Comparison with similar properties in India already on the World Heritage List include the Great Living Chola Temples, the Group of Monuments at Hampi, the Khajuraho Group of Monuments, the Group of Monuments at Mahabalipuram, Group of Monuments at Pattadakal, Mahabodhi Temple Complex at Bodh Gaya, and the Sun Temple, Konarak. Also comparable is the Ranganathaswamy Temple at Srirangam and the Meenakshi temple at Madurai. Comparable sites internationally include Angkor, Cambodia; Historic City of Ayutthaya, Thailand; Gusuku Sites and Related Properties of the Kingdom of Ryukyu, Japan; Gyeongju Historic Areas, South Korea; Sacred City of Kandy, Sri Lanka; and the Shrines and Temples of Nikko, Japan.

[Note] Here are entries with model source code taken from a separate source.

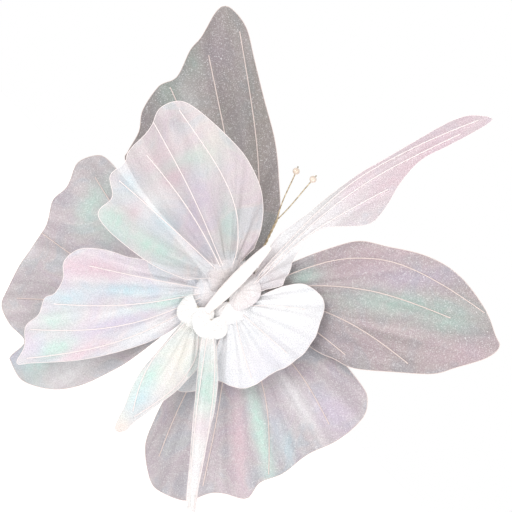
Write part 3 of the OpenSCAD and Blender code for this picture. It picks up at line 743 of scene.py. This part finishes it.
def add_collar(name, body, seed, cloth, reach):
    """The loose end of the gathers, spread over the clamp as a soft collar."""
    w = WINGS[name]
    a = np.linspace(-COLLAR_SPREAD, COLLAR_SPREAD, COLLAR_COLUMNS)[None, :]
    t = np.linspace(0, 1, COLLAR_ROWS)[:, None]
    rim = reach * (0.4 + 0.6 * np.cos(a / 2) + 0.03 * np.sin(5 * a + seed))
    r = 1.5 + (rim - 1.5) * t
    u, v = r * np.cos(a), r * np.sin(a)
    pleats = np.sin(13 * a + 2 * np.sin(2 * a + seed))
    h = 0.5 + 2.9 * (1 - smoothstep(r, FERRULE_END, reach)) + 0.16 * smoothstep(r, 2, 9) * pleats
    h = h + 0.08 * t * np.sin(31 * a + seed)
    points = placed(w, u, v, h).reshape(-1, 3)
    faces = grid_faces(COLLAR_ROWS, COLLAR_COLUMNS)
    plane = np.stack([u, v], -1).reshape(-1, 2) / PLANE_UV
    polar = np.stack([a + 0 * r, r / PLANE_UV], -1).reshape(-1, 2)
    collar = add_mesh(name + "_gathered_collar", points, faces, cloth, body,
                      {"plane": plane, "polar": polar})
    tint = collar.data.color_attributes.new("tint", "FLOAT_COLOR", "POINT")
    amount = 0.45 if name.startswith("left_front") else 0.85
    patch = np.zeros(r.shape + (4,))
    patch[..., :3] = srgb(252, 248, 246)[:3]
    patch[..., 3] = amount * np.exp(-(r / 30) ** 2)
    tint.data.foreach_set("color", patch.astype(np.float32).ravel())


def add_wings():
    pale_wire = wrapped_wire("pale_covered_wire", srgb(248, 240, 238), srgb(228, 216, 214))
    # The rear wings' wire and rolled edge: pink, and darker than the pale wire as painted shade for the layer
    # behind.
    shaded_rear_wire = wrapped_wire("pink_covered_wire_in_painted_shade", srgb(232, 216, 210), srgb(204, 186, 180))
    # One organza in every wing, its brightness set per wing: the rear wings are darker as painted shade,
    # since they lie behind the front ones, and the right tail is lighter as painted light where it lies in
    # shadow.
    cloths = {
        "left_rear_forewing": organza(
            "organza_left_rear_fore", srgb(150, 142, 141), srgb(127, 121, 118), 0.25, 0.95),
        "right_rear_forewing": organza(
            "organza_right_rear_fore", srgb(177, 163, 166), srgb(151, 140, 142), 0.30, 0.95),
        "left_rear_hindwing": organza(
            "organza_left_rear_hind", srgb(204, 196, 200), srgb(174, 166, 170), 0.35, 0.95),
        "right_rear_hindwing": organza(
            "organza_right_rear_hind", srgb(197, 189, 194), srgb(164, 156, 162), 0.35, 0.95),
        "left_front_forewing": organza(
            "organza_left_front_fore", srgb(235, 227, 231), srgb(212, 204, 208), 0.30, 0.72),
        "right_front_forewing": organza(
            "organza_right_front_fore", srgb(215, 204, 209), srgb(197, 187, 192), 0.22, 0.96),
        "left_front_hindwing": organza(
            "organza_left_front_hind", srgb(232, 227, 232), srgb(209, 204, 211), 0.28, 0.94),
        "right_front_hindwing": organza(
            "organza_right_front_hind", srgb(228, 228, 231), srgb(216, 217, 222), 0.10, 0.98),
        "left_tail": organza(
            "organza_left_tail", srgb(232, 232, 229), srgb(220, 221, 220), 0.22, 0.96),
        "right_tail": organza(
            "organza_right_tail", srgb(253, 251, 250), srgb(243, 241, 241), 0.2, 0.96),
    }
    for i, name in enumerate(WINGS):
        tail = name.endswith("tail")
        rear = "_rear_" in name
        add_wing(name, name, 0.9 + 1.37 * i, cloths[name], shaded_rear_wire if rear else pale_wire,
                 "covered_wires" if tail else "covered_ribs")
        add_collar(name, name, 1.3 * i, cloths["right_front_hindwing" if rear else name],
                   TAIL_COLLAR if tail else WING_COLLAR)


# ---------------------------------------------------------------- the body and its bindings

BODY_Y = -27
BODY_LOW = -32
BODY_LEN = 98
BODY_R = 7.6
BINDINGS = (0.04, 0.32, 0.58)
BODY_FOLDS = 11


def body_radius(t, q):
    """Radius of the padded roll, pinched where it is tied and gathered into long folds."""
    r = BODY_R * np.sin(math.pi * (0.09 + 0.83 * np.clip(t, 0, 1))) ** 0.5
    pinch = sum(np.exp(-((t - tie) / 0.022) ** 2) for tie in BINDINGS)
    near = sum(np.exp(-((t - tie) / 0.09) ** 2) for tie in BINDINGS)
    folds = np.sin(BODY_FOLDS * q + 3 * np.sin(5 * t + 1)) + 0.5 * np.sin(2.3 * BODY_FOLDS * q + 9 * t)
    return r * (1 - 0.04 * pinch) * (1 + (0.01 + 0.025 * near) * folds)


def body_point(t, q, extra=0.0):
    r = body_radius(t, q) + extra
    return np.stack([r * np.cos(q), r * np.sin(q) + BODY_Y + 0 * t, BODY_LOW + t * BODY_LEN + 0 * q], -1) * MM


def add_body():
    rows, columns = 220, 120
    t = np.linspace(0, 1, rows)[:, None] + np.zeros((1, columns))
    q = np.linspace(0, 2 * math.pi, columns, endpoint=False)[None, :] + np.zeros((rows, 1))
    points = list(body_point(t, q).reshape(-1, 3))
    faces = grid_faces(rows, columns, True)
    for row, z in ((0, BODY_LOW - 0.6), (rows - 1, BODY_LOW + BODY_LEN + 0.4)):
        centre = len(points)
        points.append(np.array((0, BODY_Y, z)) * MM)
        ring = [row * columns + j for j in range(columns)]
        sides = [(ring[j], ring[(j + 1) % columns]) for j in range(columns)]
        faces += [(centre, b, a) if row == 0 else (centre, a, b) for a, b in sides]
    cover = add_mesh("body_padded_cover", points, faces,
                     satin("cream_satin", srgb(248, 241, 238), srgb(240, 231, 228)), "body")
    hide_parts("body_cover", "body_filling")

    thread = wrapped_wire("cream_thread", srgb(254, 250, 246), srgb(244, 236, 230))
    paths = []
    for i, tie in enumerate(BINDINGS):
        turns = 5 if i == 0 else 2
        s = np.linspace(0, 1, turns * 36)
        q = 2 * math.pi * turns * s + i
        paths.append(body_point(tie + (s - 0.5) * 0.0052 * turns, q, 0.25))
    ties = add_tubes("body_thread_bindings", paths, 0.25 * MM, thread, "body")
    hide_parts("body_bindings")


# ---------------------------------------------------------------- antennae

ANTENNA_BASE = np.array([0.0, -10.0, 37.0])
ANTENNA_FORK = np.array([-16.0, -22.0, 93.0])
PEARLS = {"left": np.array([-35.0, -34.0, 145.0]), "right": np.array([-15.0, -34.0, 151.0])}
TWIST_TURNS = 5
STEM_R = 0.65
PEARL_R = 4.0


def add_antennae():
    brass = metal("antenna_brass", srgb(196, 180, 152), srgb(150, 132, 104), 0.34)
    nacre = pearl("pearl_nacre")
    run = ANTENNA_FORK - ANTENNA_BASE
    a = np.cross(run, [1, 0, 0])
    a /= np.linalg.norm(a)
    b = np.cross(run, a) / np.linalg.norm(run)
    for name, phase in (("left", math.pi), ("right", 0.0)):
        t = np.linspace(0, 1, 121)[:, None]
        q = 2 * math.pi * TWIST_TURNS * t + phase
        pair = ANTENNA_BASE + run * t + (STEM_R + 0.07) * (np.cos(q) * a + np.sin(q) * b)
        tip = PEARLS[name]
        s = np.linspace(0, 1, 40)[1:, None]
        bend = np.array([1.0 if name == "right" else -1.0, -1.2, 0]) * 2.2 * np.sin(math.pi * s)
        arm = pair[-1] + (tip - pair[-1]) * s + bend * (1 - s)
        stem = add_tubes(name + "_antenna_wire", [MM * np.vstack([pair, arm])], STEM_R * MM, brass,
                         "antennae")
        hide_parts(name + "_antenna_stem")
        add_pearl(name, tip, (tip - pair[-1]) / np.linalg.norm(tip - pair[-1]), nacre, brass)


def add_pearl(name, centre, axis, nacre, brass):
    """A drilled bead: the stem goes in at one hole and ends in a small turned loop past the other."""
    side = np.cross(axis, [0.3, 0.9, 0.2])
    side /= np.linalg.norm(side)
    other = np.cross(axis, side)
    rows, columns = 40, 48
    hole = 0.2
    points, faces = [], grid_faces(rows, columns, True)
    for i in range(rows):
        f = hole + (math.pi - 2 * hole) * i / (rows - 1)
        dip = 0.35 * math.exp(-(f - hole) / 0.09) + 0.35 * math.exp(-(math.pi - hole - f) / 0.09)
        for k in range(columns):
            q = 2 * math.pi * k / columns
            r = PEARL_R - dip + 0.03 * math.sin(3 * q + 2 * f) + 0.02 * math.sin(5 * f)
            out = math.cos(q) * side + math.sin(q) * other
            points.append(MM * (centre + r * (-math.cos(f) * axis + math.sin(f) * out)))
    faces.append(tuple(range(columns - 1, -1, -1)))
    faces.append(tuple((rows - 1) * columns + k for k in range(columns)))
    bead = add_mesh(name + "_pearl_bead", points, faces, nacre, "antennae")
    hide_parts(name + "_pearl")
    s = np.linspace(0, 1.7 * math.pi, 26)[:, None]
    loop = centre + axis * (PEARL_R + 0.1 + 0.75 * (1 - np.cos(s))) + side * 0.75 * np.sin(s)
    add_tubes(name + "_pearl_wire_loop", [MM * loop], 0.3 * MM, brass, "antennae")


# ---------------------------------------------------------------- the kept metal, plate and felt

def finish_kept_nodes():
    looks = {
        "felt": felt("pressed_felt", srgb(240, 236, 226), srgb(226, 220, 208)),
        "plate": moulded("plate_plastic", srgb(238, 238, 234), srgb(228, 227, 222)),
        "eyelet": metal("eyelet_nickel", srgb(214, 212, 206), srgb(180, 176, 168), 0.22),
        "hinge_wire": metal("hinge_steel", srgb(208, 206, 202), srgb(168, 164, 158), 0.3),
        "ferrule": metal("ferrule_satin", srgb(226, 222, 214), srgb(196, 190, 180), 0.38),
    }
    for part in frame["record"]["subparts"]:
        node = NODES[part["node"]]
        if part["material_slot"] in looks and not node.hide_render:
            node.data.materials.clear()
            node.data.materials.append(looks[part["material_slot"]])
    for name in ("body_wire",):
        NODES[name].data.materials.clear()
        NODES[name].data.materials.append(looks["hinge_wire"])


right, up, back = add_camera()
add_stage()
add_light("key", tuple(1.9 * back + 0.9 * up - 1.1 * right), 1.2, 16)
add_light("fill", tuple(1.9 * back - 0.5 * up + 0.9 * right), 1.6, 14)
add_wings()
add_body()
add_antennae()
finish_kept_nodes()
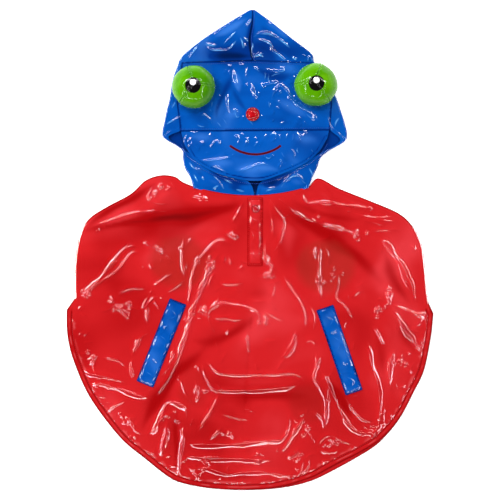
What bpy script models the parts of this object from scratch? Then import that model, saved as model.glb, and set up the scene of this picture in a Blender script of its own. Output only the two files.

In comparison, first, the sacred ensembles of the Hoysala are far more than temples for worship as expressions and vehicles of spirituality. The Mahabodhi Complex, the City of Kandy, Angkor, Gyeongju, Nikko, Srirangam, Madurai, Mahabalipuram, Konarak, and the Chola temples were all intended for the worship by a single religious following or honored a single god. The sacred elements of the ensembles have also played a significant role in the development of classical dance and Kannada literature. Third, the relationship between built and natural elements; monuments and secondary structures; the sacred setting, `as well as the layout of the town are all important in the expression of the spiritual purpose of the sacred ensembles and also in their serving as vehicles for spiritual attainment.